Task directions:
For the entries that follow, tally the lines holding the string "caption". Give the total and nothing else.
## BEGIN
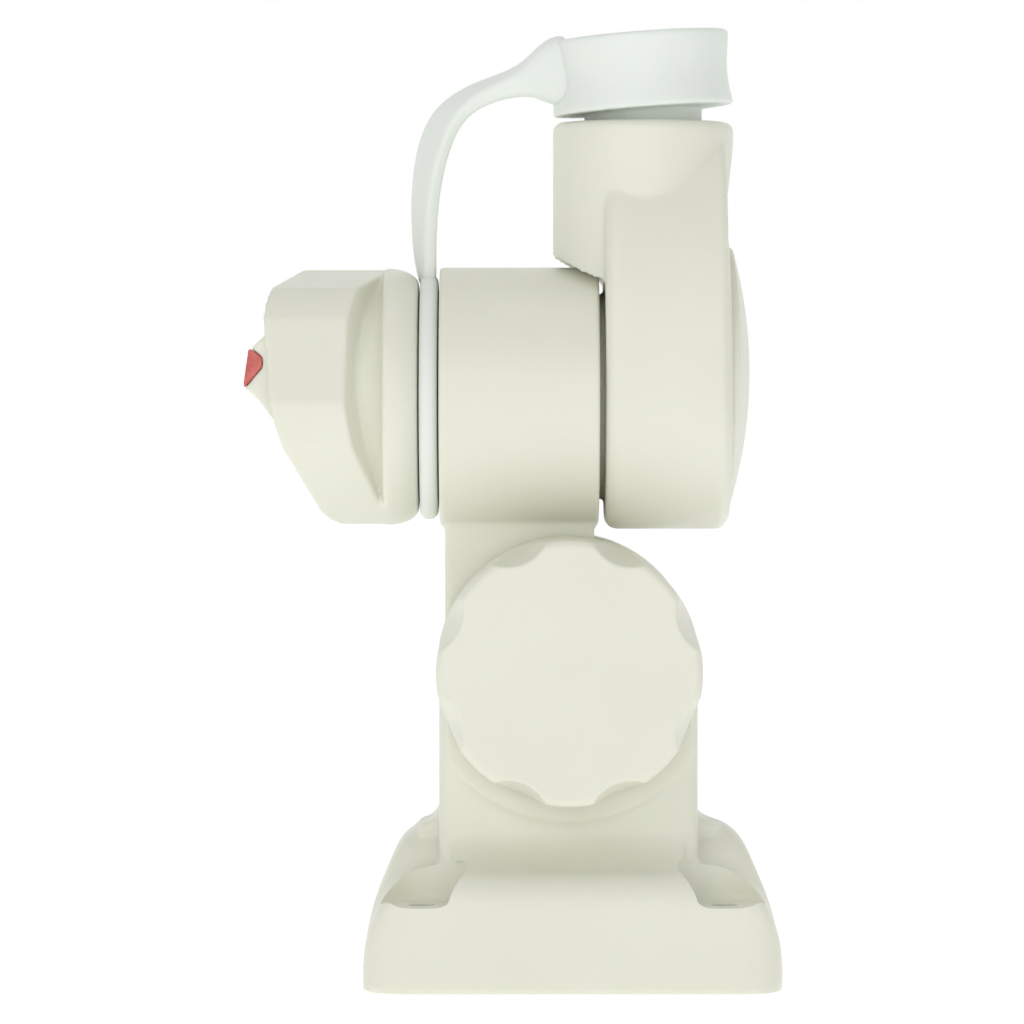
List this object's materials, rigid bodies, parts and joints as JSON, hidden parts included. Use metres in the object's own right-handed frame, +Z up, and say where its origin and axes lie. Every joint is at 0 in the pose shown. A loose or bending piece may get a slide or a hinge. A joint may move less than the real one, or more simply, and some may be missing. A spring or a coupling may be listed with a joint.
{
  "type": "umbrella swivel bracket",
  "caption": "Screw-down foot with a tilting arm and a swivelling socket head that holds an umbrella or light pole, with two hand clamps and a tethered socket plug.",
  "frame": {"origin": "centre of the foot's underside", "axes": "+Z up through the pole socket, +X towards the head's cover, -Y towards the tilt knob"},
  "size_m": [0.111, 0.0737, 0.1987],
  "materials": {
    "cream_plastic": "satin moulded",
    "white_rubber": "soft satin",
    "red_plastic": "smooth",
    "acetal": "smooth",
    "stainless_steel": "brushed",
    "brass": "turned brass"
  },
  "bodies": {
    "base": {"pedestal": "cream_plastic", "hinge_bolt": "stainless_steel", "friction_ring_front": "acetal", "friction_ring_rear": "acetal"},
    "knob_carrier": {"knob_washer": "stainless_steel"},
    "tilt_knob": {"tilt_knob": "cream_plastic", "knob_insert": "brass"},
    "arm": {"swivel_arm": "cream_plastic", "spindle_bush": "acetal", "clutch_ring_fixed": "acetal", "clutch_spring": "stainless_steel"},
    "head": {"socket_head": "cream_plastic", "clutch_ring_moving": "acetal", "spindle": "stainless_steel", "head_cover": "cream_plastic"},
    "tether": {"tether_ring": "white_rubber", "tether_strap": "white_rubber"},
    "plug": {"socket_plug": "white_rubber"},
    "handle_carrier": {"thrust_washer": "stainless_steel"},
    "clamp_handle": {"clamp_handle": "cream_plastic", "handle_insert": "brass", "pointer_lens": "red_plastic"}
  },
  "joints": [
    {"name": "tilt_knob_travel", "type": "slide", "parent": "base", "child": "knob_carrier", "axis": [0, -1, 0], "range_m": [0, 0.00187]},
    {"name": "tilt_knob_turn", "type": "hinge", "parent": "knob_carrier", "child": "tilt_knob", "pos_m": [0, 0, 0.0655], "axis": [0, -1, 0], "range_deg": [0, 540]},
    {"name": "arm_tilt", "type": "hinge", "parent": "base", "child": "arm", "pos_m": [0, 0, 0.0655], "axis": [0, 1, 0], "range_deg": [-70, 75]},
    {"name": "head_swivel", "type": "hinge", "parent": "arm", "child": "head", "pos_m": [0, 0, 0.1218], "axis": [1, 0, 0], "range_deg": [-90, 90]},
    {"name": "tether_swivel", "type": "hinge", "parent": "arm", "child": "tether", "pos_m": [0, 0, 0.1218], "axis": [1, 0, 0], "range_deg": [-90, 90]},
    {"name": "plug_lift", "type": "slide", "parent": "tether", "child": "plug", "axis": [0, 0, 1], "range_m": [0, 0.016]},
    {"name": "handle_travel", "type": "slide", "parent": "arm", "child": "handle_carrier", "axis": [-1, 0, 0], "range_m": [0, 0.00125]},
    {"name": "clamp_handle_turn", "type": "hinge", "parent": "handle_carrier", "child": "clamp_handle", "pos_m": [0, 0, 0.1218], "axis": [-1, 0, 0], "range_deg": [0, 360]}
  ],
  "couplings": [
    {"joint": "tilt_knob_turn", "follows": "tilt_knob_travel", "rad_per_m": 5026.5},
    {"joint": "tether_swivel", "follows": "head_swivel", "ratio": 1},
    {"joint": "clamp_handle_turn", "follows": "handle_travel", "rad_per_m": 5026.5}
  ]
}
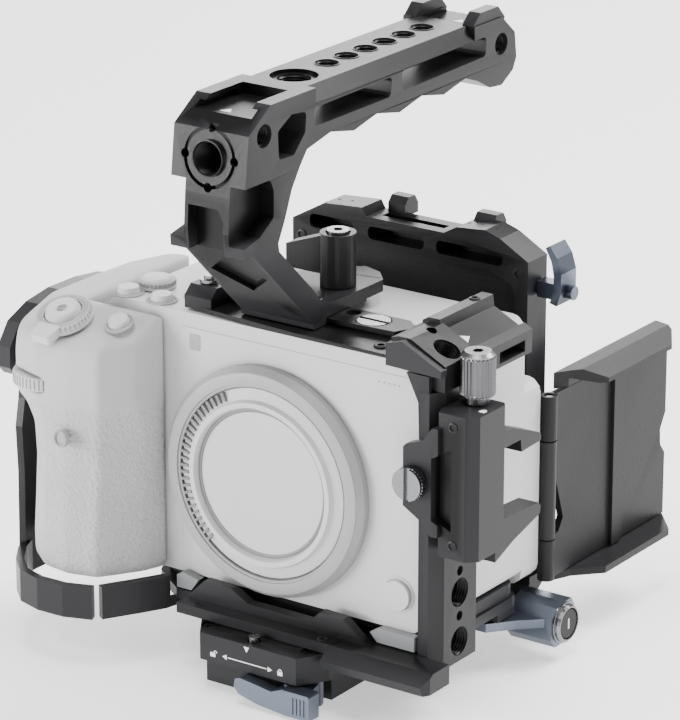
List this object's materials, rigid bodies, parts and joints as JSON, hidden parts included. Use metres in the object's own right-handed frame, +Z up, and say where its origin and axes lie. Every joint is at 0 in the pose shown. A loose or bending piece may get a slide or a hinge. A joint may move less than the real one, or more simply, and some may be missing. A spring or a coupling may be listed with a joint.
{
  "type": "cinema camera rig",
  "caption": "Compact cinema camera in a machined cage with top handle, cable clamp, quick-release base, tilting back plate and swing-out screen hood.",
  "frame": {"origin": "centre of the flat bottom face of the quick-release base", "axes": "+Z up, -Y towards the lens side, +X to the right of someone who faces the lens"},
  "size_m": [0.1514, 0.1525, 0.1721],
  "materials": {
    "black_anodised": "black hard-anodised, fine bead-blasted",
    "blue_anodised": "blue-grey anodised, satin",
    "steel": "bright turned stainless",
    "camera_plastic": "pale grey painted shell",
    "camera_rubber": "pale grey grained grip covering",
    "black_plastic": "black fine-textured",
    "pad_rubber": "pale grey pad"
  },
  "bodies": {
    "cage": {"cage_base_plate": "black_anodised", "cage_side_plate": "black_anodised", "cage_top_plate": "black_anodised", "corner_shoe": "black_anodised", "grip_guard_lower": "black_anodised", "grip_guard_link": "black_anodised", "grip_guard_top": "black_anodised", "cable_clamp_body": "black_anodised", "clamp_jaw_lower": "black_anodised", "qr_plate": "black_anodised", "qr_clamp_body": "black_anodised", "hood_hinge_block": "black_anodised", "tilt_mount_block": "black_anodised", "tilt_housing": "blue_anodised", "rail_screw": "steel", "qr_guide_pin": "steel", "qr_lever_pin": "steel", "tilt_pin": "steel", "button_ring": "steel", "hood_hinge_pin": "steel", "camera_body": "camera_plastic", "camera_screen": "camera_plastic", "lens_mount_ring": "camera_plastic", "camera_grip": "camera_rubber", "camera_pad_left": "pad_rubber", "camera_pad_right": "pad_rubber"},
    "handle": {"handle_frame": "black_anodised"},
    "handle_lever": {"clamp_lever": "black_anodised", "lever_screw": "steel", "clamp_stud": "steel"},
    "handle_jaw": {"clamp_jaw": "black_anodised"},
    "safety_pin": {"safety_pin": "steel"},
    "clamp_knob": {"clamp_knob": "steel"},
    "clamp_upper": {"clamp_jaw_upper": "black_anodised"},
    "thumbscrew": {"clamp_thumbscrew": "steel"},
    "qr_lever": {"qr_lever": "blue_anodised"},
    "back_plate": {"back_frame": "black_anodised", "back_panel": "black_plastic"},
    "latch": {"latch_slide": "blue_anodised"},
    "hood": {"hood_panel": "black_plastic", "hood_top_lip": "black_plastic", "hood_bottom_lip": "black_plastic"},
    "release_button": {"release_button": "black_plastic"},
    "zoom_lever": {"zoom_lever": "camera_plastic"},
    "shutter_button": {"shutter_button": "camera_plastic"},
    "rear_dial": {"rear_dial": "camera_plastic"},
    "body_cap": {"body_cap": "camera_plastic"},
    "button_left": {"button_top_left": "camera_plastic"},
    "button_middle": {"button_top_middle": "camera_plastic"},
    "button_right": {"button_top_right": "camera_plastic"},
    "front_button": {"front_button": "camera_plastic"},
    "front_dial": {"front_dial": "camera_plastic"},
    "deck_button": {"button_deck": "camera_plastic"}
  },
  "joints": [
    {"name": "handle_slide", "type": "slide", "parent": "cage", "child": "handle", "axis": [1, 0, 0], "range_m": [-0.006, 0.012]},
    {"name": "handle_lever_turn", "type": "hinge", "parent": "handle", "child": "handle_lever", "pos_m": [-0.0008, 0.00675, 0.1078], "axis": [0, 0, 1], "range_deg": [-100, 40]},
    {"name": "handle_jaw_slide", "type": "slide", "parent": "handle", "child": "handle_jaw", "axis": [0, 1, 0], "range_m": [-0.00048, 0.0012]},
    {"name": "safety_pin_lift", "type": "slide", "parent": "cage", "child": "safety_pin", "axis": [0, 0, 1], "range_m": [0, 0.003], "stiffness_N_per_m": 60, "springref_m": -0.002},
    {"name": "clamp_knob_turn", "type": "hinge", "parent": "cage", "child": "clamp_knob", "pos_m": [0.056, -0.01055, 0.0907], "axis": [0, 0, 1], "range_deg": [-720, 0]},
    {"name": "clamp_jaw_close", "type": "slide", "parent": "cage", "child": "clamp_upper", "axis": [0, 0, -1], "range_m": [0, 0.004]},
    {"name": "thumbscrew_turn", "type": "hinge", "parent": "cage", "child": "thumbscrew", "pos_m": [0.0447, -0.02395, 0.07], "axis": [0, 1, 0], "continuous": true},
    {"name": "qr_lever_turn", "type": "hinge", "parent": "cage", "child": "qr_lever", "pos_m": [0.0145, -0.02925, 0.0045], "axis": [0, 0, 1], "range_deg": [0, 75]},
    {"name": "back_plate_tilt", "type": "hinge", "parent": "cage", "child": "back_plate", "pos_m": [0.03, 0.03875, 0.01], "axis": [1, 0, 0], "range_deg": [-28, 0]},
    {"name": "latch_press", "type": "slide", "parent": "back_plate", "child": "latch", "axis": [1, 0, 0], "range_m": [0, 0.004], "stiffness_N_per_m": 80, "springref_m": -0.002},
    {"name": "hood_swing", "type": "hinge", "parent": "cage", "child": "hood", "pos_m": [0.0444, 0.04365, 0.0425], "axis": [0, 0, 1], "range_deg": [-90, 0]},
    {"name": "release_press", "type": "slide", "parent": "cage", "child": "release_button", "axis": [-1, 0, 0], "range_m": [0, 0.0012], "stiffness_N_per_m": 200},
    {"name": "zoom_turn", "type": "hinge", "parent": "cage", "child": "zoom_lever", "pos_m": [-0.0654, -0.03115, 0.0951], "axis": [0, -0.3746, 0.9272], "range_deg": [-20, 20], "stiffness_Nm_per_rad": 0.02},
    {"name": "shutter_press", "type": "slide", "parent": "zoom_lever", "child": "shutter_button", "axis": [0, 0.3746, -0.9272], "range_m": [0, 0.0006], "stiffness_N_per_m": 300},
    {"name": "rear_dial_turn", "type": "hinge", "parent": "cage", "child": "rear_dial", "pos_m": [-0.0534, -0.00565, 0.1005], "axis": [0, 0, 1], "continuous": true},
    {"name": "body_cap_turn", "type": "hinge", "parent": "cage", "child": "body_cap", "pos_m": [-0.006, -0.01825, 0.0574], "axis": [0, 1, 0], "range_deg": [-45, 0]},
    {"name": "button_left_press", "type": "slide", "parent": "cage", "child": "button_left", "axis": [0, 0, -1], "range_m": [0, 0.0003], "stiffness_N_per_m": 300},
    {"name": "button_middle_press", "type": "slide", "parent": "cage", "child": "button_middle", "axis": [0, 0, -1], "range_m": [0, 0.0003], "stiffness_N_per_m": 300},
    {"name": "button_right_press", "type": "slide", "parent": "cage", "child": "button_right", "axis": [0, 0, -1], "range_m": [0, 0.0003], "stiffness_N_per_m": 300},
    {"name": "front_dial_turn", "type": "hinge", "parent": "cage", "child": "front_dial", "pos_m": [-0.0715, -0.03185, 0.0785], "axis": [0, 0, 1], "continuous": true},
    {"name": "deck_button_press", "type": "slide", "parent": "cage", "child": "deck_button", "axis": [0, 0.3746, -0.9272], "range_m": [0, 0.0003], "stiffness_N_per_m": 300},
    {"name": "front_button_press", "type": "slide", "parent": "cage", "child": "front_button", "axis": [0, 1, 0], "range_m": [0, 0.00025], "stiffness_N_per_m": 300}
  ],
  "couplings": [
    {"joint": "handle_lever_turn", "follows": "handle_jaw_slide", "rad_per_m": -1428.6},
    {"joint": "clamp_knob_turn", "follows": "clamp_jaw_close", "rad_per_m": -3141.6}
  ]
}
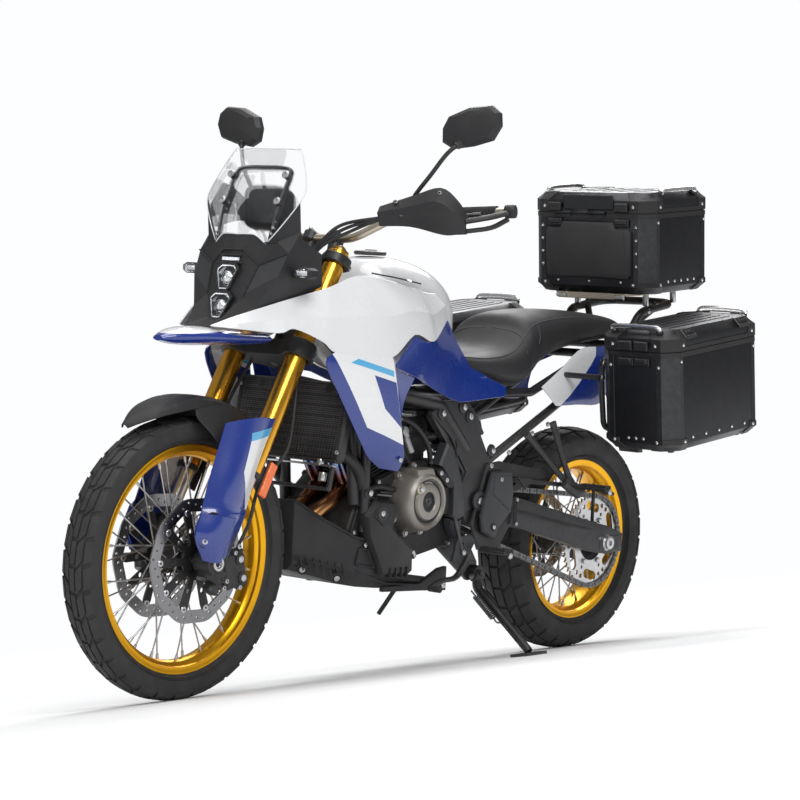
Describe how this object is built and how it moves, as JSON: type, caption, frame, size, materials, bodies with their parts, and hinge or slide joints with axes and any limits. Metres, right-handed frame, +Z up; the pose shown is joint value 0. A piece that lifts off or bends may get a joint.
## END
Exercise result:
3